== Saved entries ==
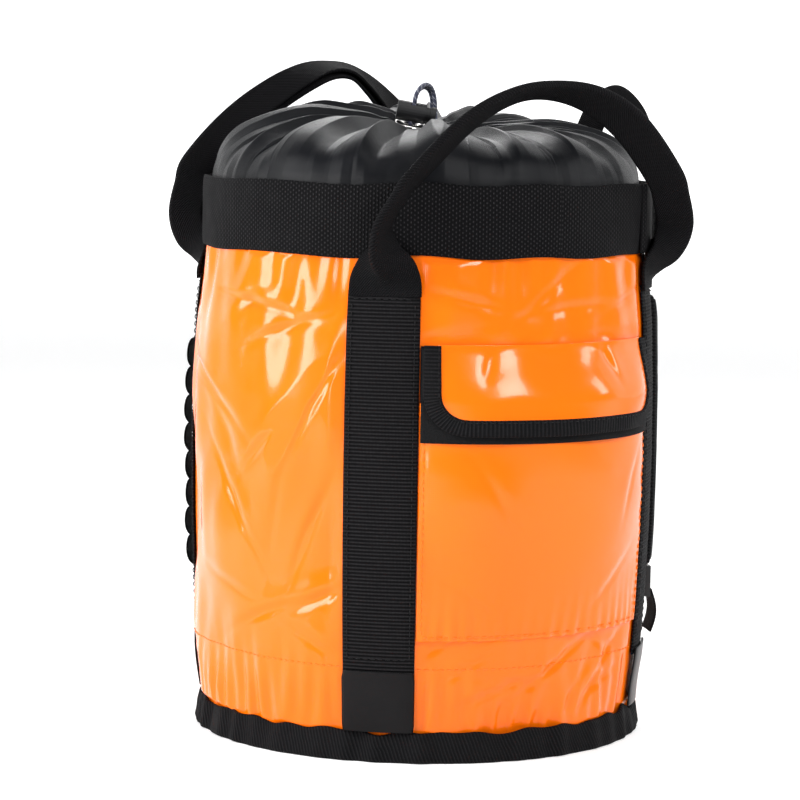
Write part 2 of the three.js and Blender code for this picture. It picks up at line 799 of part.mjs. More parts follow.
const lock = new THREE.Group();
lock.position.copy(eyeletSeat).setZ(eyeletSeat.z + lockMiddle);
lock.rotation.z = lockTurn * degree;
lock.add(
  node('cord_lock_body', lockBody(), blackPlastic),
  node('cord_lock_plunger', lockPlunger(), blackPlastic),
  node('cord_lock_spring', lockSpring(), steel),
);
gather.add(lock);
bag.add(gather);

export default bag;
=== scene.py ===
"""Rope storage bag: the fabric, webbing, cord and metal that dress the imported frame.

Lengths inside the functions are millimetres and angles are degrees round the bag, from the
pocket side (-Y) towards +X; mesh_piece turns them into metres.
"""
import math

import bmesh
import bpy
import numpy as np
from mathutils import Matrix, Vector


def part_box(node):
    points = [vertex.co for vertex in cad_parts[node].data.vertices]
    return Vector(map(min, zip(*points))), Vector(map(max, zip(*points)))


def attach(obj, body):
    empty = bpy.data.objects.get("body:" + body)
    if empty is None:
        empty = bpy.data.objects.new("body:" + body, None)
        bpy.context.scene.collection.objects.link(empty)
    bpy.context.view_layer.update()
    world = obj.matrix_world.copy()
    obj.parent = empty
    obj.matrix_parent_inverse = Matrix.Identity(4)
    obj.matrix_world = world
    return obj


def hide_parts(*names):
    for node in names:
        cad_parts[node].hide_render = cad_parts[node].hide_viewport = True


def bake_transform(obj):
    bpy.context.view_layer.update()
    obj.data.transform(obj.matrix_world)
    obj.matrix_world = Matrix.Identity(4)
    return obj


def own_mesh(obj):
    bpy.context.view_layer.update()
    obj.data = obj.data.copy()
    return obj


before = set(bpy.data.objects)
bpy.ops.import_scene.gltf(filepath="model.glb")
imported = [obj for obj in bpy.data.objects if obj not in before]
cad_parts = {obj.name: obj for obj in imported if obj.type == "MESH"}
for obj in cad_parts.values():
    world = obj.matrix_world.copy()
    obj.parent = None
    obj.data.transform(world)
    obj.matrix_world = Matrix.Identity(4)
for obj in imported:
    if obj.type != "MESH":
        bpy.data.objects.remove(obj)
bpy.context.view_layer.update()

MM = 0.001


# ---------------------------------------------------------------- frame

def box_mm(node):
    low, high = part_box(node)
    return np.array(low) * 1000, np.array(high) * 1000


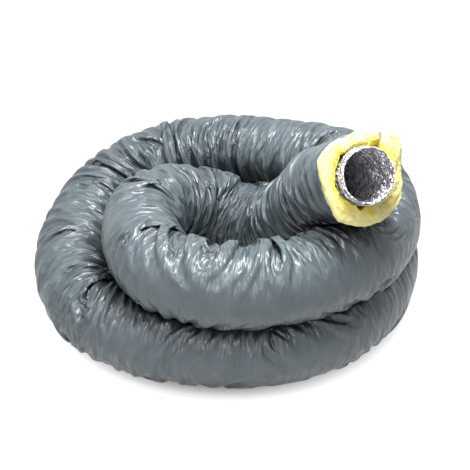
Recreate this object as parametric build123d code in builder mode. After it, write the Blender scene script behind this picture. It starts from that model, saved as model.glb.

== THE EXERCISE ==
Using the data above, transcribe the lines that run from the line with "lock.position.copy(eyeletSeat).setZ(eyeletSeat.z + lockMiddle);" to the line with "obj.matrix_parent_inverse = Matrix.Identity(4)", both ends kept, and output nothing else.

== THE SOLUTION ==
lock.position.copy(eyeletSeat).setZ(eyeletSeat.z + lockMiddle);
lock.rotation.z = lockTurn * degree;
lock.add(
  node('cord_lock_body', lockBody(), blackPlastic),
  node('cord_lock_plunger', lockPlunger(), blackPlastic),
  node('cord_lock_spring', lockSpring(), steel),
);
gather.add(lock);
bag.add(gather);

export default bag;
=== scene.py ===
"""Rope storage bag: the fabric, webbing, cord and metal that dress the imported frame.

Lengths inside the functions are millimetres and angles are degrees round the bag, from the
pocket side (-Y) towards +X; mesh_piece turns them into metres.
"""
import math

import bmesh
import bpy
import numpy as np
from mathutils import Matrix, Vector


def part_box(node):
    points = [vertex.co for vertex in cad_parts[node].data.vertices]
    return Vector(map(min, zip(*points))), Vector(map(max, zip(*points)))


def attach(obj, body):
    empty = bpy.data.objects.get("body:" + body)
    if empty is None:
        empty = bpy.data.objects.new("body:" + body, None)
        bpy.context.scene.collection.objects.link(empty)
    bpy.context.view_layer.update()
    world = obj.matrix_world.copy()
    obj.parent = empty
    obj.matrix_parent_inverse = Matrix.Identity(4)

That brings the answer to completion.